Amir Ali, the deputy director of the Supreme Court & Appellate Program at the MacArthur Justice Center, focused on the court’s use of the shadow docket to resolve final appeals in capital cases. He pointed to a string of decisions – including last week’s case involving the Alabama prisoner – in which the court issued seemingly contradictory and mostly unexplained orders about whether inmates are entitled to have a spiritual adviser with them in the execution chamber.

“The use of the shadow docket means we have no idea what justified the disparate treatment of these men, and when the difference is life or death, even the appearance of arbitrary decision-making risks the very legitimacy of our legal system,” Ali said.

He suggested that Congress could pass a law mandating a higher standard for the Supreme Court to overrule lower-court decisions that put executions on hold.

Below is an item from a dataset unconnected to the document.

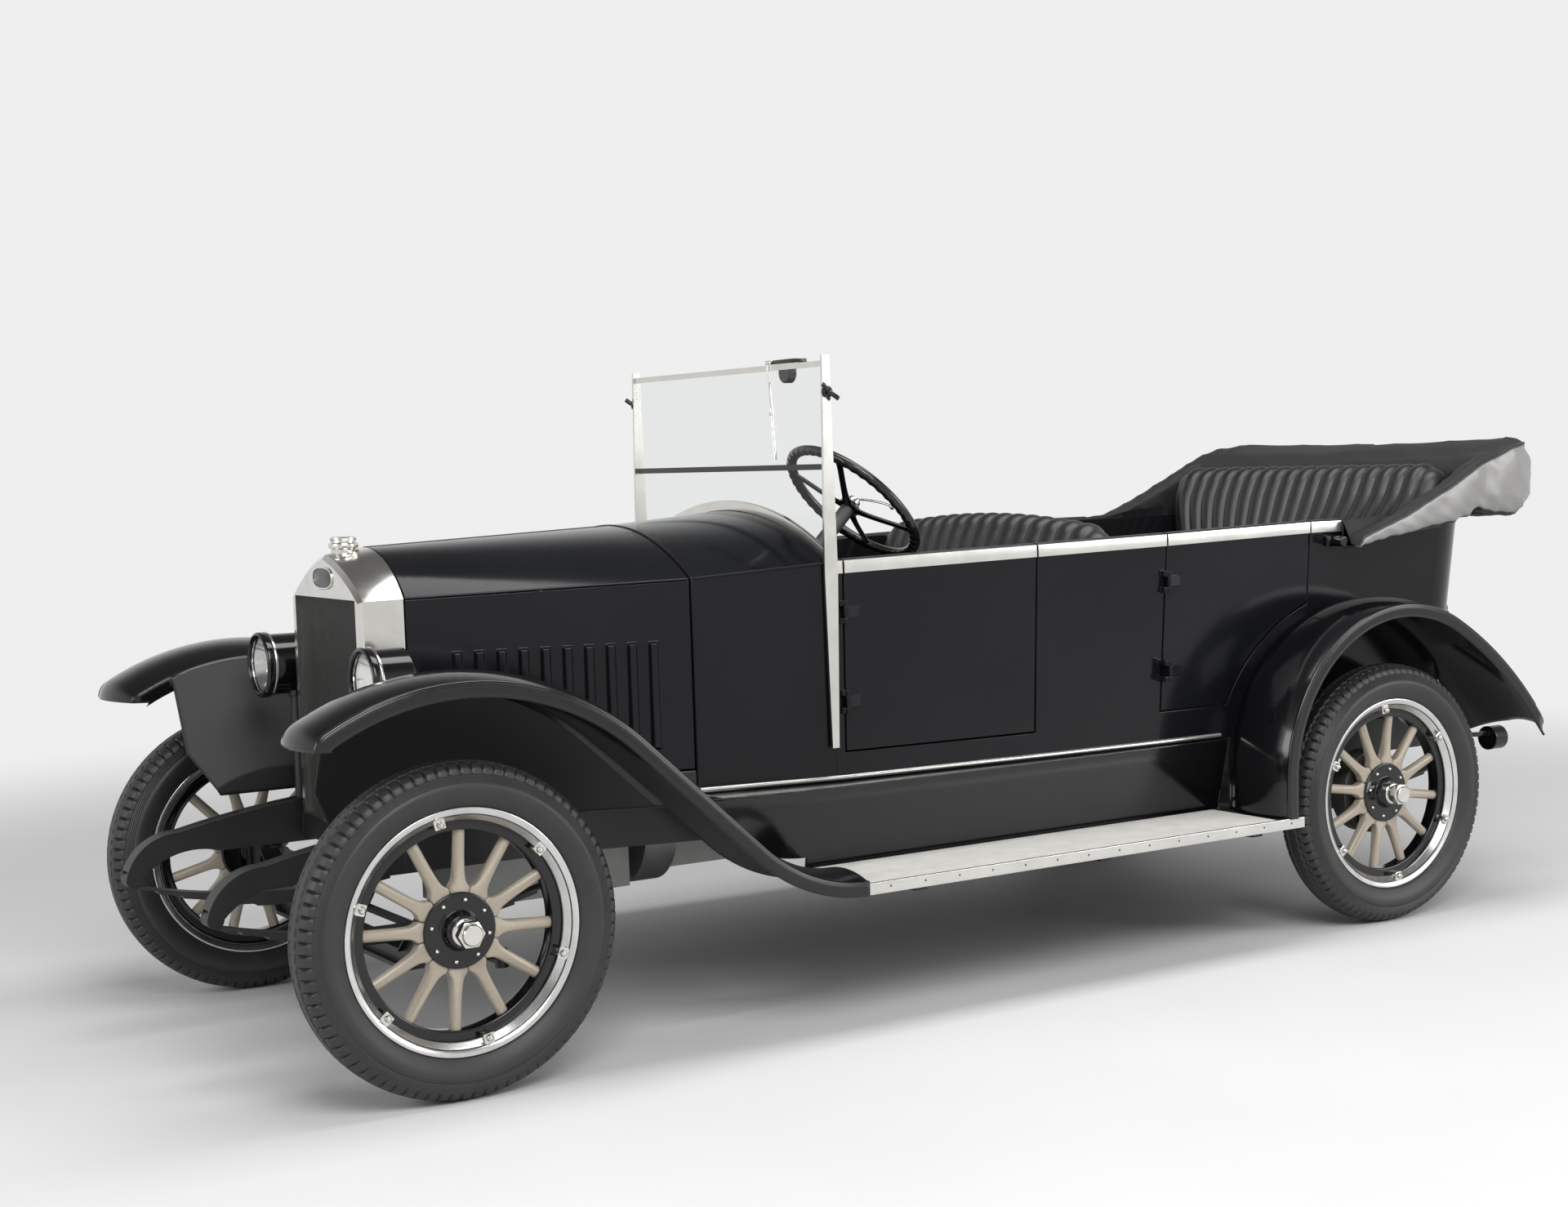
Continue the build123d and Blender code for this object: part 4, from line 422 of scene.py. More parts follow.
materials = {name: newMaterial(name, **look) for name, look in looks.items()}
materials["pane"] = paneMaterial("pane", (0.96, 0.97, 0.965), 0.02)
materials["lampGlass"] = glassMaterial("lampGlass", (0.95, 0.96, 0.95), 0.05, 90.0)
materials["spokeWood"] = woodMaterial("spokeWood", (0.26, 0.222, 0.172), (0.41, 0.362, 0.292), 0.33)
blackWithin(materials["screenMetal"], 1.379, 1.397, 0.5012)
# the hood cloth turns pale and glossier where tone is 1, a painted glare on its side
toneTo(materials["hoodCloth"], looks["hoodCloth"]["rough"], bagGlareLook["color"], bagGlareLook["rough"])
dullWithin(materials["fenderSheet"], 0.561, 0.62)
meshWithin(materials["radiatorCore"], 118.0, (0.004, 0.004, 0.004), (0.035, 0.033, 0.03))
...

Thursday’s hearing of the House Judiciary subcommittee on courts – which was the panel’s first hearing of the new Congress – was not the only bipartisan congressional action this week aimed at bringing more transparency to the Supreme Court. On Tuesday, two senators – Democrat Sheldon Whitehouse of Rhode Island and Republican Lindsey Graham of South Carolina – released a letter to Chief Justice John Roberts calling for greater disclosures of gifts and outside income received by the justices.

“We believe a legislative solution may be in order to bring the judiciary’s financial disclosure requirements in line with other branches of government if the Court does not address the issue itself,” Whitehouse and Graham wrote.